しあわせになる英語 English for Happiness


「中村元 : 比較思想から見た仏教」 その2。「無我」: 仏教では「自己」は全く存在しない? “Hajime Nakamura : Buddhism in comparative light” No.2_”Non-ego” : Is there no “self” at all according to Buddhism?


“Non-ego” is the particularly famous teaching in Buddhism. However, there is said to be crucial misunderstanding――more to come both in English and in Japanese.



In early Buddhism those who got rid of the notion of “Ego” were highly praised. This kind of denial, however, does not mean nihilism or materialism. The Buddha clearly told us what the self is not, but he does not give any clear account of what it is.

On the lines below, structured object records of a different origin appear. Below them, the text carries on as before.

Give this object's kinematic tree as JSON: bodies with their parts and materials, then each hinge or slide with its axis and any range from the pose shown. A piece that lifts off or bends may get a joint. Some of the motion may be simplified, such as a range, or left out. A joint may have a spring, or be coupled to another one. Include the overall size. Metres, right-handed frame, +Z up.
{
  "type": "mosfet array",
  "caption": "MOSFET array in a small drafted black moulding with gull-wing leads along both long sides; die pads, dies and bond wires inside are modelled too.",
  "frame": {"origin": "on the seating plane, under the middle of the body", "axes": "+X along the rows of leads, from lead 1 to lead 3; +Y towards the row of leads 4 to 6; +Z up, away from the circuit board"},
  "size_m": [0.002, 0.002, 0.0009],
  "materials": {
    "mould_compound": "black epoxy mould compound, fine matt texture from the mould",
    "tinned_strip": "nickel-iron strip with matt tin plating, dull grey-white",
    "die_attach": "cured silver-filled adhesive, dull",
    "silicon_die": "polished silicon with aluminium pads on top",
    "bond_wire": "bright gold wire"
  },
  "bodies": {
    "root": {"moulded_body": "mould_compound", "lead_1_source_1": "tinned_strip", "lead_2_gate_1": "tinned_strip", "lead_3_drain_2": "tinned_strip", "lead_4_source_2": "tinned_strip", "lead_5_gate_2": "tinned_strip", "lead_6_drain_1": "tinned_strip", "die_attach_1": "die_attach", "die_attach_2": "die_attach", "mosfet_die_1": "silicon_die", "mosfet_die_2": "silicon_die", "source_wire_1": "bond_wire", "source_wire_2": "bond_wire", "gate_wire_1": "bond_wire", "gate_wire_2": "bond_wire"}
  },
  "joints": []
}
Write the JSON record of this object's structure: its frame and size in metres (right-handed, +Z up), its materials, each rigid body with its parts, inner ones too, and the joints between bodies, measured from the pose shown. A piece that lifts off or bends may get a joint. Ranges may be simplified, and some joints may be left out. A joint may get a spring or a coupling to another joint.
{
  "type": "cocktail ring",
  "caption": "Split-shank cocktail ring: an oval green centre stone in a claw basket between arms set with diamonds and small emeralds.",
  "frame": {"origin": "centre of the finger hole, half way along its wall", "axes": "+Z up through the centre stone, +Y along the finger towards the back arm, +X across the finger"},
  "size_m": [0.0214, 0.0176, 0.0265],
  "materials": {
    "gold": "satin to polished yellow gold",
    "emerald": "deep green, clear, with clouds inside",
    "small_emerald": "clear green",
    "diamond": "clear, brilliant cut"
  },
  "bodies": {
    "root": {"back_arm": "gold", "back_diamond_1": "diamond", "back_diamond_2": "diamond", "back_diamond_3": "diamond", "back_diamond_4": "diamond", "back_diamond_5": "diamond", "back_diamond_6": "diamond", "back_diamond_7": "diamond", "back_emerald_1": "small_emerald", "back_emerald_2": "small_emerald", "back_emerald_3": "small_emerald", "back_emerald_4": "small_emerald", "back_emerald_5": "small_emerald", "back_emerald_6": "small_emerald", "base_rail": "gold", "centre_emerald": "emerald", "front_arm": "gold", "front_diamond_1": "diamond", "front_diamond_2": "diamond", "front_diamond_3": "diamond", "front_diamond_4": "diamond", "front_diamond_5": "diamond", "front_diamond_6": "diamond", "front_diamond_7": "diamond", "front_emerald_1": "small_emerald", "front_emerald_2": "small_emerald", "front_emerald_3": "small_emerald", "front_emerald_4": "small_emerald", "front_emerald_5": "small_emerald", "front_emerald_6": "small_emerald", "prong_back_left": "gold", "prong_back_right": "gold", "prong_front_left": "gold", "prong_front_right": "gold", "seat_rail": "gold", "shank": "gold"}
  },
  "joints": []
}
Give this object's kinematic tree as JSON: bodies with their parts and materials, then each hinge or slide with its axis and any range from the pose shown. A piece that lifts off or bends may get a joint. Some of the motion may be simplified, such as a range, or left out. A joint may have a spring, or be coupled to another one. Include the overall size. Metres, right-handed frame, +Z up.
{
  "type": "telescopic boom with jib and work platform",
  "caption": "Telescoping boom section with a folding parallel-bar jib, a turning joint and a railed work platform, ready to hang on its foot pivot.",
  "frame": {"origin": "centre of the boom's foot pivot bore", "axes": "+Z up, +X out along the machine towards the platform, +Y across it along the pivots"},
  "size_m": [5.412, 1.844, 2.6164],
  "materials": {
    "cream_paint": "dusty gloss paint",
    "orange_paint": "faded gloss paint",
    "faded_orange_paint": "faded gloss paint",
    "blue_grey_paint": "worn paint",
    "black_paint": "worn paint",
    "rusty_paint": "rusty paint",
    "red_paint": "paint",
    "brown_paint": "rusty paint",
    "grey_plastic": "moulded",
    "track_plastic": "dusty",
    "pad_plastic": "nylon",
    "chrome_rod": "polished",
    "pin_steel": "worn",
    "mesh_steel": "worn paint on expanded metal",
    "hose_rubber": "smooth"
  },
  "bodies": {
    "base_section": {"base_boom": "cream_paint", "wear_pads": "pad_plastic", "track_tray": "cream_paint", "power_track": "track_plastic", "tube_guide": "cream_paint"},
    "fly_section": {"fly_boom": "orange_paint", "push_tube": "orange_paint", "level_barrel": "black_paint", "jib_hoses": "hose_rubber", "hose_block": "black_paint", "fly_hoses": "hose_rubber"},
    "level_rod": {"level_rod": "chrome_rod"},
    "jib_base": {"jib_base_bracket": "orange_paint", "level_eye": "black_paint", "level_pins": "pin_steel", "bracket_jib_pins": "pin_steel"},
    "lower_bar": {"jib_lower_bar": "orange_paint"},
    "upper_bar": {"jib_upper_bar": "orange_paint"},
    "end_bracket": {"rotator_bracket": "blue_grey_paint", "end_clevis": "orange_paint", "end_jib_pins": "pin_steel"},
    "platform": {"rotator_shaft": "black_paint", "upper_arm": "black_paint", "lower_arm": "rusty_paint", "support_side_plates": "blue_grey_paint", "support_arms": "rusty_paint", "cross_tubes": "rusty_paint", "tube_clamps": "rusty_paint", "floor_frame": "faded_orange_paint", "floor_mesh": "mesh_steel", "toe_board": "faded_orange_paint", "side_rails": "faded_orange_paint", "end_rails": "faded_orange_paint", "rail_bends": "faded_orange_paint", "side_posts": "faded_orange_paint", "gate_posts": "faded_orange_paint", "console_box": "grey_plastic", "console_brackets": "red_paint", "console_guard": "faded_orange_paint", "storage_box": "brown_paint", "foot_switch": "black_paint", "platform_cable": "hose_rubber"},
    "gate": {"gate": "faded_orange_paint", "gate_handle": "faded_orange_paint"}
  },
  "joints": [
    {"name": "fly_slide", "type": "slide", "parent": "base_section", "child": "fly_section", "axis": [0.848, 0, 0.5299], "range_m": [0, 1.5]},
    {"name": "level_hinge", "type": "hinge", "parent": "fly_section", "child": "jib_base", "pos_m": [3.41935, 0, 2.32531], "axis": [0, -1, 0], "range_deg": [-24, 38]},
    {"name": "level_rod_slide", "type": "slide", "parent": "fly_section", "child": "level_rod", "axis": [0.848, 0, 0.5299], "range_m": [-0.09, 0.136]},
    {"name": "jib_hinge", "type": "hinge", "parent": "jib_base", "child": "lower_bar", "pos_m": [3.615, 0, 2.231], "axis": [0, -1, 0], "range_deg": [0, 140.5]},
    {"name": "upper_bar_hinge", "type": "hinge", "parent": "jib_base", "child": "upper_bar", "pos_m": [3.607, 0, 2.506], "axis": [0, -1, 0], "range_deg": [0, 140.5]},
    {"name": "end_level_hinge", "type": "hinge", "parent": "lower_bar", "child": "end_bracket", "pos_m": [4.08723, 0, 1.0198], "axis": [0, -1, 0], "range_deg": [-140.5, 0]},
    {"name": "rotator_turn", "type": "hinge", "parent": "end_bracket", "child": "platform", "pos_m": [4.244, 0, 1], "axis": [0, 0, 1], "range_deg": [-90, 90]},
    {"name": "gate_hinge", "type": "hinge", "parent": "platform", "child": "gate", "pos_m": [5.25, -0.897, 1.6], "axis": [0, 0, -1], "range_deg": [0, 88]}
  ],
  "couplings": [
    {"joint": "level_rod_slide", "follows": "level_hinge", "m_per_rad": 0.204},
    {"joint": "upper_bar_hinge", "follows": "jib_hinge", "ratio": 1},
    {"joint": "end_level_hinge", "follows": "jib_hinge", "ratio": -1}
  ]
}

It is quite wrong to think that there is no self at all according to Buddhism. The Buddha was not a mere materialist.

初期の仏教では ”自我” の観念を離れた人々は高く賞賛された。しかしながら、この種の否定は虚無主義唯物論を意味しない。ブッダは何が自己でないかは明確に説いたが、何が自己であるかは明瞭に説明していない。仏教で自己を全く認めない、と考えるのは誤りである。ブッダは単なる唯物論者ではなかったのである。

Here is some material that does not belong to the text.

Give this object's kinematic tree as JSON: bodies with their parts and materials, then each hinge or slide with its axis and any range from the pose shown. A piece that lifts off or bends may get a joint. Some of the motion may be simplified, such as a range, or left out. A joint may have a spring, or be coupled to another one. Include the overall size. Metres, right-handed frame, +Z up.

“He among men, O Brahmin, who eschews

All claims of me and mine; he in whom thought

Rises in lonely calm, in pity rapt,

Loathing all foul things, dwelling in chastity――

Herein proficient, in such matters trained.

Mortal can reachth’ immortal heav’n of Brahma (Digha-Nikaya)







The Buddha did not as a rule dwell on illusion in general (maya) as most Hindu scholars do; he maintained no conceit of the illusion of the ego.



From the investigation we have made so far, it is clear that the assertion of the denial of the Ego appeared in a later period. The Buddha did not deny the soul, but was silent concerning it. Moreover, he seems to have acknowledged what might be called a “true self” which is to appear in our moral conduct conforming to universal norm. While he did not assume the existence of soul as a metaphysical substance, he admitted the function of the self as the subject of action in a practical and moral sense.

これまで検討してきたことから明らかなように、自我の否定の主張はのちの時代に現れたのであり、ブッダ自身は魂を否定せず、それについてはひたすら沈黙を守った。そればかりか、普遍的規範に合致するわれわれの道徳的行為において現れる “真実の自己” なるものは認めていたようである。つまり、ブッダ形而上学的実体としての魂の存在を想定することはなかったが、実践的で道徳的な意味における行為の主体としての自己の働きは認めていたのである。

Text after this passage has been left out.